Since 2003, the report by the hon. Patrick LeSage, retired Chief Justice of the Ontario Superior Court of Justice has also been presented. That was in December 2011. On June 8, 2012, the Minister of National Defence himself tabled that report here in the House. Although the Conservative government has had the LeSage report for over a year, it still did not incorporate any of its recommendations into Bill C-15.
As the hon. member for Beaches—East York pointed out, the government has been sitting on that report for a year now and nothing has been implemented. The NDP, however, did try to have some of those recommendations incorporated into Bill C-15.
There have also been several other versions. I will not spend too much time on this, since that is not really what interests us the most at this stage of the bill. However, there was also Bill C-7 and Bill C-45, which both died on the order paper because of the 2008 election after Parliament was prorogued. Then, in July 2008, there was another version, Bill C-60.

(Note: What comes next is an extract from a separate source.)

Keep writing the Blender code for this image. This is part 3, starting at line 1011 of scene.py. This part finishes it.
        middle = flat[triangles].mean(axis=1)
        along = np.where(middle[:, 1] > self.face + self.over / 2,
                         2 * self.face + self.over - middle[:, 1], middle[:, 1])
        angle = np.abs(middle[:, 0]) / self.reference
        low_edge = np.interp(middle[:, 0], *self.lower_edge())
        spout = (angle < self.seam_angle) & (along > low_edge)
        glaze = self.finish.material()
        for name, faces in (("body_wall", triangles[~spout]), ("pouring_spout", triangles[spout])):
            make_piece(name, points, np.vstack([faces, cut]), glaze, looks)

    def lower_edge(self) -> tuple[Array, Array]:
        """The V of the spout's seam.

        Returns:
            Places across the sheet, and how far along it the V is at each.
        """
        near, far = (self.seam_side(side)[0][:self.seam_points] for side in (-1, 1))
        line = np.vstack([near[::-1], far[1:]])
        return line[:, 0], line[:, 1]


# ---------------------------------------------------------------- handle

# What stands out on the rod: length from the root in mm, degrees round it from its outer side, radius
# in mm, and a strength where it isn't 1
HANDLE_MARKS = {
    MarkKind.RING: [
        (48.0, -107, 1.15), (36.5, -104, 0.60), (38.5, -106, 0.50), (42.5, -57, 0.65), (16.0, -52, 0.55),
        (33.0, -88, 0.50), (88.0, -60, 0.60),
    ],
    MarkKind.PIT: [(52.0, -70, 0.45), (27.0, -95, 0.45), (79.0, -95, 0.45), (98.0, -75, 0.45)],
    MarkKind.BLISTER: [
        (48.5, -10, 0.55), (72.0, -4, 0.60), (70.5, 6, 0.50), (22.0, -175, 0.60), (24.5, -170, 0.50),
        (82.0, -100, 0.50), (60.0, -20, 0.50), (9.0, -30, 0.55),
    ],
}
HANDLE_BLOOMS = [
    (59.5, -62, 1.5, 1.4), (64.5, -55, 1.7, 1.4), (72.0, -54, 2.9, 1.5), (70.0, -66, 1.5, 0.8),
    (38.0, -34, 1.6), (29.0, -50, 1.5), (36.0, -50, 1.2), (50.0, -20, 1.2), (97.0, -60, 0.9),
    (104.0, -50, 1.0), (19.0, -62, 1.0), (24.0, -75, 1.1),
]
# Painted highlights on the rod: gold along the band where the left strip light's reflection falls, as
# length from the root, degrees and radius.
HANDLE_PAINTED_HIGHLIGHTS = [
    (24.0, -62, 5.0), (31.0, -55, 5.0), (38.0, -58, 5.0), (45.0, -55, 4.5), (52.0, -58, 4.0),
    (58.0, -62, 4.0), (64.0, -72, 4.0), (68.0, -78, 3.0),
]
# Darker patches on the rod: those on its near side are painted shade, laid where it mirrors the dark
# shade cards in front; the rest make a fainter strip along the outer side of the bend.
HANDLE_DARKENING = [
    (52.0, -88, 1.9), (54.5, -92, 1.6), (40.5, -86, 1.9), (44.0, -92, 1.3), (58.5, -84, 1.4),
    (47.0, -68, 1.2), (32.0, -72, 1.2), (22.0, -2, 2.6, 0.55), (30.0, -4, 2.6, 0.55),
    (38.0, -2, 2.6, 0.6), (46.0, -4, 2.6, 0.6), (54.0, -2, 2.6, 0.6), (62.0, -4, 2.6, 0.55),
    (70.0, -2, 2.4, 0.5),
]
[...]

The bill that was most in line with what we wanted was Bill C-41, introduced in 2010, also further to the Lamer report. All of the bills introduced after that report were basically in response to that report. Bill C-41, which had fortunately been amended in committee, also died on the order paper because an election was called, which, as some people may recall, was due to a case of contempt of Parliament on the part of the Conservative government, on a question of access to sensitive documents. That is also not the subject of today's debate. We all remember what happened.

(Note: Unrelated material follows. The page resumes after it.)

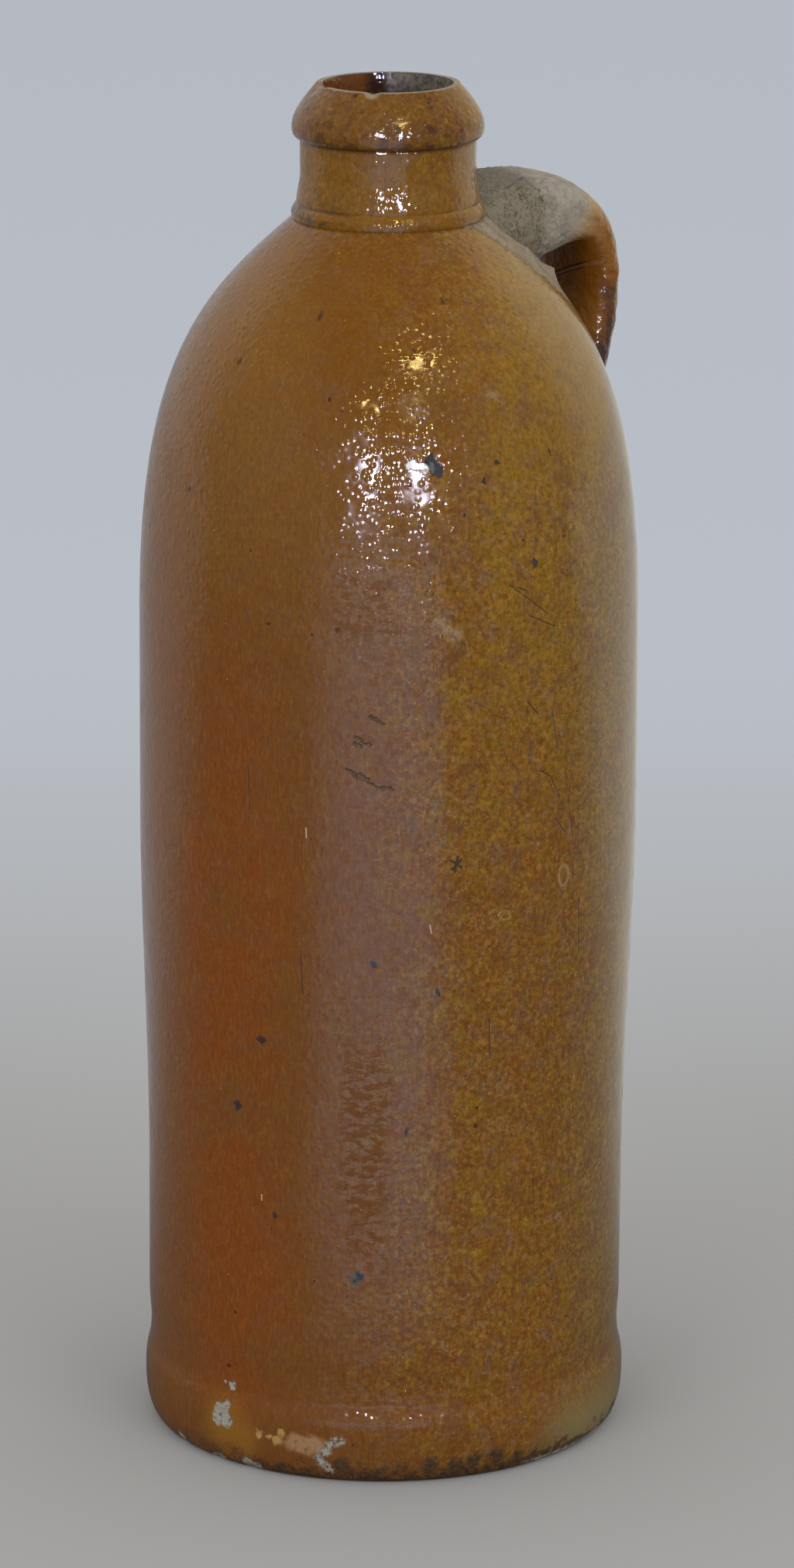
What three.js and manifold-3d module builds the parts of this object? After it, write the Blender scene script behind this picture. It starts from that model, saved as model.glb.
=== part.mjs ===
// Salt-glazed stoneware bottle with a strap handle on its shoulder.
// Millimetres, +Z up. The origin is the centre of the flat underside, and the handle points to +X.
import * as THREE from 'three';
import * as BufferGeometryUtils from 'three/addons/utils/BufferGeometryUtils.js';
import Module from 'manifold-3d';

const wasm = await Module();
wasm.setup();

// Heights: the foot and the wall are measured from the ground, the rest down from the rim
const HEIGHT = 280;
const LIP_HEIGHT = 11;
const NECK_LENGTH = 16.1;
const SHOULDER_DROP = 82.9;
const BELLY_RUN = 38;
const WAIST_RISE = 34;
const FOOT_HEIGHT = 20;

const LIP_BASE = HEIGHT - LIP_HEIGHT;
const NECK_BASE = LIP_BASE - NECK_LENGTH;
const SHOULDER_START = NECK_BASE - SHOULDER_DROP;
const BELLY_LEVEL = SHOULDER_START - BELLY_RUN;
const WAIST_LEVEL = FOOT_HEIGHT + WAIST_RISE;

// Outside radii
const FOOT_FLAT_RADIUS = 46.8;
const FOOT_BAND_RADIUS = 50;
const BELLY_RADIUS = 51;
const WAIST_NARROWING = 1.8;
const SPRINGING_NARROWING = 0.1;
const FOOT_GROOVE_DEPTH = 0.4;
const NECK_BASE_RADIUS = 19.55;
const NECK_RADIUS = 17.75;
const LIP_RADIUS = 19.4;

// Outline of the foot band, the groove above it, the dome and the lip
const FOOT_WIDEST_HEIGHT = 9;
const COVE_RISE = 7;
const DOME_PULL_HEIGHT = 52.5;
const DOME_SWEEP = { in: 19, down: 16.5 };
const LIP_WIDEST_RISE = 2.2;

// Inside of the hollow
const FLOOR_THICKNESS = 9;
const WALL_THICKNESS = 6.5;
const FLOOR_CORNER_RADIUS = 6;
const GATHER_DEPTH = 6;
const THROAT_RADIUS = 12.5;
const THROAT_FLARE = 0.9;
const MOUTH_RADIUS = 13.1;
const RIM_WIDTH = 1.3;
const MOUTH_BEVEL = { in: 0.25, down: 1.2 };

// Tool marks turned into the clay
const SEAM_BEVEL = 0.45;
const BEAD_HEIGHT = 3.2;
const BEAD_ROUND = 0.6;
const BEAD_GROOVE_DEPTH = 0.4;
const BEAD_GROOVE_HALF_HEIGHT = 0.5;
const NECK_FLARE = 1.05;
const NECK_FLARE_HEIGHT = 5;

// Strap handle: its crown above the neck's foot, its widest point and its landing below
const CROWN_RISE = 7.8;
const REACH_DROP = 16.9;
const LANDING_DROP = 30;
const REACH_OVER_BELLY = 2.2;
const STRAP_THICKNESS = 8;
const STRAP_WIDTH = 18;
const ROOT_FLARE = 4;
const ROOT_DEPTH = 17;
const ROOT_BURY = 1;
const STRAP_SQUARENESS = 3.4;
const STRAP_ROLL = THREE.MathUtils.degToRad(4);
const UPPER_SEAM = 0.45;
const LOWER_SEAM = 0.4;

// How the strap's two edges bend in the side view
const OUTER_BEND = {
  dip: 1.8, crownRun: 10, crownArch: 2, cornerIn: 0.6, cornerDrop: 2, fall: 7, tuck: 5, tuckRise: 15.5,
};
const INNER_BEND = {
  startIn: 6, startDrop: 1, eyeRun: 16, cornerOut: 0.6, cornerRise: 13.5,
  fall: 6, tuck: 2, tuckRise: 18, landingIn: 4.5,
};

// Pads of luting clay smeared over the wall round each end of the strap
const UPPER_PAD = { length: 12, width: 16.5, rise: 3 };
const LOWER_PAD = { length: 11.5, width: 14.5, rise: 2.4 };
const LOWER_PAD_RAISE = 6;
const PAD_EDGE = 0.4;
const PAD_BURY = 2;
const LUTING_CLEARANCE = 0.3;

// Smoothness of the facets
const ROUND_STEPS = 48;
const STRAP_STEPS = 20;
const ROOT_STEPS = 8;
const SECTION_STEPS = 24;
const PAD_RINGS = 6;
const PAD_SPOKES = 24;

const crownLevel = NECK_BASE + CROWN_RISE;
const reachLevel = NECK_BASE - REACH_DROP;
const landingLevel = reachLevel - LANDING_DROP;
const handleReach = BELLY_RADIUS + REACH_OVER_BELLY;
const waistRadius = BELLY_RADIUS - WAIST_NARROWING;
const grooveRadius = waistRadius - FOOT_GROOVE_DEPTH;
const seatRadius = grooveRadius - WALL_THICKNESS;

const glaze = (color, roughness) => new THREE.MeshStandardMaterial({ color, roughness, metalness: 0 });
const MATERIALS = {
  foot: glaze(0x8a5220, 0.34),
  wall: glaze(0x965a1c, 0.28),
  neck: glaze(0x8f5a20, 0.28),
  lip: glaze(0x8a541e, 0.3),
  strap: glaze(0x7a4216, 0.26),
  bareClay: glaze(0xa79f8b, 0.8),
};

const point = (radius, height) => new THREE.Vector2(radius, height);

function bezierPoints(start, pull, push, end, steps) {
  return new THREE.CubicBezierCurve(start, pull, push, end).getPoints(steps);
}

// A curve from one upright stretch of the outline to the next
function uprightSweep(low, high, steps) {
  const reach = (high.y - low.y) / 3;
  return bezierPoints(low, point(low.x, low.y + reach), point(high.x, high.y - reach), high, steps);
}

// A parallel outline, set towards the axis by the thickness
function insideOf(outline, thickness) {
  return outline.map((here, i) => {
    const before = outline[Math.max(i - 1, 0)];
    const after = outline[Math.min(i + 1, outline.length - 1)];
    const along = new THREE.Vector2().subVectors(after, before).normalize();
    return point(here.x - along.y * thickness, here.y + along.x * thickness);
  });
}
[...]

Bill C-15 is similar to Bill C-41, which was the result of committee work in the last session. However, significant amendments made at committee stage during the last Parliament were not included in Bill C-15. When Bill C-15 was introduced, one of our biggest disappointments was that it did not contain all of the changes made to Bill C-41 during the previous Parliament. We were very disappointed, and we wondered why they had not been included in Bill C-15.
However, I should point out that we had a small win in committee and we managed to do some good. Not that long ago, we had to make changes so that nearly 95% of the offences in the code of discipline would no longer result in a criminal record. That is an important win for us. Canadians who do not serve in the Canadian Forces are subject to the Canadian Charter of Rights and Freedoms, which uses a fair and balanced justice system to protect the public. However, we felt that members of the Canadian Forces were not offered the same protection as other Canadians.
That brings me to the two amendments proposed by the member for Saanich—Gulf Islands. I would like to read Bill C-15, as it now stands. We are talking about clause 4 of the bill, which would add sections 18.3 through 18.6 to the current National Defence Act, after the existing section 18.2. The two amendments focus on subsections 18.5(3) and 18.5(4), which read as follows:
(3) The Vice Chief of the Defence Staff may issue instructions or guidelines in writing in respect of a particular investigation.
(4) The Provost Marshal shall ensure that instructions and guidelines issued under subsection (3) are available to the public.
We tried to amend these provisions in committee. Unfortunately, those amendments were not accepted and the provisions remained unchanged. Today, two motions were moved. We want to expand on clause 4 to make it a bit more specific by adding the following:
The Vice Chief of the Defence Staff may, with the consent of the Provost Marshal and in accordance with the respective roles, responsibilities and principles set out in the Accountability Framework signed by the Vice Chief of the Defence Staff and the Provost Marshal on March 2, 1998, issue instructions or guidelines in writing in respect of a particular investigation, providing that the rationale for issuing the instructions or guidelines is also stated.
This motion further narrows the proposed amendment to Bill C-15 in order to ensure the transparency of orders given by the Vice Chief of the Defence Staff and the Canadian Forces Provost Marshal, a position created by this bill. All of clause 4 is, in fact, an addition to the current National Defence Act with regard to the Canadian Forces Provost Marshal.
In our opinion, subsection 18.5(3) was much too problematic. The statement that “[t]he Vice Chief of the Defence Staff may issue instructions or guidelines in writing in respect of a particular investigation” means that the Vice Chief of the Defence Staff has the power to give instructions to the Canadian Forces Provost Marshal with respect to a particular investigation.
I liked the analogy used earlier by the hon. member for Scarborough—Guildwood about the military and civilian police. He spoke about the mayor of a city calling up the local police chief and telling him how to proceed with an investigation or what he can or cannot do. We would regard that as direct interference in the right to an independent police investigation, whether it was being conducted by the civilian or military police. The law must be much more clear and transparent to ensure that there is no interference in investigations, which must remain as independent as possible.
My time is up. I would be pleased to answer questions.